> _SHORT EXERCISE_: Your task is to reproduce the material exactly.
+++ DATA EXCERPT +++
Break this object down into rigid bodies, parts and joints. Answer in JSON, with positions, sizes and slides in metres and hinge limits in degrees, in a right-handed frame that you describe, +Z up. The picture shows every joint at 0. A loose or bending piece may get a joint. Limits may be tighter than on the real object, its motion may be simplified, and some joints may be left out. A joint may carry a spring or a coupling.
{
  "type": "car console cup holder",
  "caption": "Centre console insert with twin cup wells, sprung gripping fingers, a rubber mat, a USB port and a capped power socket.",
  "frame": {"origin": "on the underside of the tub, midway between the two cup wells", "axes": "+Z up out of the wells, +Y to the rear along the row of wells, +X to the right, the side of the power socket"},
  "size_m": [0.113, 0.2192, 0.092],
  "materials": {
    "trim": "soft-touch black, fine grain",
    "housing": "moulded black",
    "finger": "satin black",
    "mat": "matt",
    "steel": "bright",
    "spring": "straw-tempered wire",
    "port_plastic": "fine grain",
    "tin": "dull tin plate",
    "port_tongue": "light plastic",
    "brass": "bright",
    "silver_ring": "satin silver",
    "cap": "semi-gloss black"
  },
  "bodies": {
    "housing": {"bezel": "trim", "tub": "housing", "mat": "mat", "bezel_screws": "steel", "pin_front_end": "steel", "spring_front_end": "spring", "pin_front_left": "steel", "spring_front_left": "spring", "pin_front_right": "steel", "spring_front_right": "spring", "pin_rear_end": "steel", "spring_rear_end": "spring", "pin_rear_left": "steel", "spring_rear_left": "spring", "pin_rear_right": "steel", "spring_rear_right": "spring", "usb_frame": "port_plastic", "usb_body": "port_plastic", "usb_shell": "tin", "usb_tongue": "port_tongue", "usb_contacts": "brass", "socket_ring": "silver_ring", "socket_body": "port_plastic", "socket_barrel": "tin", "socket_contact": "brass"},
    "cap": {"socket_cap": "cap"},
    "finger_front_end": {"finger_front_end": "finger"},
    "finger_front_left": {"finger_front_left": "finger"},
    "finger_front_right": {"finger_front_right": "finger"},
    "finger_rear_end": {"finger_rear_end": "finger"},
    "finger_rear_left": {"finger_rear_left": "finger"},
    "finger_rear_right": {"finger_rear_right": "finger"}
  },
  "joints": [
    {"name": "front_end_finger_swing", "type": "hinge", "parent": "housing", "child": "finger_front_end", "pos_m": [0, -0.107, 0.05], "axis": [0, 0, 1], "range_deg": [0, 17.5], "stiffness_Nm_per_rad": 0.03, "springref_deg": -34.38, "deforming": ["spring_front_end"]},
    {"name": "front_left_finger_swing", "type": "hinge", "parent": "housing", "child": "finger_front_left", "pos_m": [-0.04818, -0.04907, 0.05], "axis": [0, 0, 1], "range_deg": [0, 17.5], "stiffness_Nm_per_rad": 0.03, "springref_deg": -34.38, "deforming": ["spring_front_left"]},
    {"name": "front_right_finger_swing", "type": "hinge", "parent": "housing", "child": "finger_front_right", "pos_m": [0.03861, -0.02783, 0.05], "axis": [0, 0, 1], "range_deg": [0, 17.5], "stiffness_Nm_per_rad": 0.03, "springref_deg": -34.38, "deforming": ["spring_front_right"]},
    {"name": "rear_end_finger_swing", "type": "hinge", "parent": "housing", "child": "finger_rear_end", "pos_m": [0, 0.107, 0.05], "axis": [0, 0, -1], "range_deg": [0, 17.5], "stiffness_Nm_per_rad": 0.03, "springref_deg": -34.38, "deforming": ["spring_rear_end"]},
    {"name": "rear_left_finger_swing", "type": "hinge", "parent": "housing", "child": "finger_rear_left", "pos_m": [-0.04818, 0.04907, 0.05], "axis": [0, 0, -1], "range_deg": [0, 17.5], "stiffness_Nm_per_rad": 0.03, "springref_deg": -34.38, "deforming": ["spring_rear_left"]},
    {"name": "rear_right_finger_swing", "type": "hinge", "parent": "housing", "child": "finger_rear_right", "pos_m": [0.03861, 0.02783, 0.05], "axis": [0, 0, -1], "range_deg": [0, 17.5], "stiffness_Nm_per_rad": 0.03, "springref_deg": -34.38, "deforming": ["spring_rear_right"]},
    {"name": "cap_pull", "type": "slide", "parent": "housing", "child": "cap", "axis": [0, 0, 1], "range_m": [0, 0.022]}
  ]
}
+++
> _EXERCISE RESPONSE_:
Break this object down into rigid bodies, parts and joints. Answer in JSON, with positions, sizes and slides in metres and hinge limits in degrees, in a right-handed frame that you describe, +Z up. The picture shows every joint at 0. A loose or bending piece may get a joint. Limits may be tighter than on the real object, its motion may be simplified, and some joints may be left out. A joint may carry a spring or a coupling.
{
  "type": "car console cup holder",
  "caption": "Centre console insert with twin cup wells, sprung gripping fingers, a rubber mat, a USB port and a capped power socket.",
  "frame": {"origin": "on the underside of the tub, midway between the two cup wells", "axes": "+Z up out of the wells, +Y to the rear along the row of wells, +X to the right, the side of the power socket"},
  "size_m": [0.113, 0.2192, 0.092],
  "materials": {
    "trim": "soft-touch black, fine grain",
    "housing": "moulded black",
    "finger": "satin black",
    "mat": "matt",
    "steel": "bright",
    "spring": "straw-tempered wire",
    "port_plastic": "fine grain",
    "tin": "dull tin plate",
    "port_tongue": "light plastic",
    "brass": "bright",
    "silver_ring": "satin silver",
    "cap": "semi-gloss black"
  },
  "bodies": {
    "housing": {"bezel": "trim", "tub": "housing", "mat": "mat", "bezel_screws": "steel", "pin_front_end": "steel", "spring_front_end": "spring", "pin_front_left": "steel", "spring_front_left": "spring", "pin_front_right": "steel", "spring_front_right": "spring", "pin_rear_end": "steel", "spring_rear_end": "spring", "pin_rear_left": "steel", "spring_rear_left": "spring", "pin_rear_right": "steel", "spring_rear_right": "spring", "usb_frame": "port_plastic", "usb_body": "port_plastic", "usb_shell": "tin", "usb_tongue": "port_tongue", "usb_contacts": "brass", "socket_ring": "silver_ring", "socket_body": "port_plastic", "socket_barrel": "tin", "socket_contact": "brass"},
    "cap": {"socket_cap": "cap"},
    "finger_front_end": {"finger_front_end": "finger"},
    "finger_front_left": {"finger_front_left": "finger"},
    "finger_front_right": {"finger_front_right": "finger"},
    "finger_rear_end": {"finger_rear_end": "finger"},
    "finger_rear_left": {"finger_rear_left": "finger"},
    "finger_rear_right": {"finger_rear_right": "finger"}
  },
  "joints": [
    {"name": "front_end_finger_swing", "type": "hinge", "parent": "housing", "child": "finger_front_end", "pos_m": [0, -0.107, 0.05], "axis": [0, 0, 1], "range_deg": [0, 17.5], "stiffness_Nm_per_rad": 0.03, "springref_deg": -34.38, "deforming": ["spring_front_end"]},
    {"name": "front_left_finger_swing", "type": "hinge", "parent": "housing", "child": "finger_front_left", "pos_m": [-0.04818, -0.04907, 0.05], "axis": [0, 0, 1], "range_deg": [0, 17.5], "stiffness_Nm_per_rad": 0.03, "springref_deg": -34.38, "deforming": ["spring_front_left"]},
    {"name": "front_right_finger_swing", "type": "hinge", "parent": "housing", "child": "finger_front_right", "pos_m": [0.03861, -0.02783, 0.05], "axis": [0, 0, 1], "range_deg": [0, 17.5], "stiffness_Nm_per_rad": 0.03, "springref_deg": -34.38, "deforming": ["spring_front_right"]},
    {"name": "rear_end_finger_swing", "type": "hinge", "parent": "housing", "child": "finger_rear_end", "pos_m": [0, 0.107, 0.05], "axis": [0, 0, -1], "range_deg": [0, 17.5], "stiffness_Nm_per_rad": 0.03, "springref_deg": -34.38, "deforming": ["spring_rear_end"]},
    {"name": "rear_left_finger_swing", "type": "hinge", "parent": "housing", "child": "finger_rear_left", "pos_m": [-0.04818, 0.04907, 0.05], "axis": [0, 0, -1], "range_deg": [0, 17.5], "stiffness_Nm_per_rad": 0.03, "springref_deg": -34.38, "deforming": ["spring_rear_left"]},
    {"name": "rear_right_finger_swing", "type": "hinge", "parent": "housing", "child": "finger_rear_right", "pos_m": [0.03861, 0.02783, 0.05], "axis": [0, 0, -1], "range_deg": [0, 17.5], "stiffness_Nm_per_rad": 0.03, "springref_deg": -34.38, "deforming": ["spring_rear_right"]},
    {"name": "cap_pull", "type": "slide", "parent": "housing", "child": "cap", "axis": [0, 0, 1], "range_m": [0, 0.022]}
  ]
}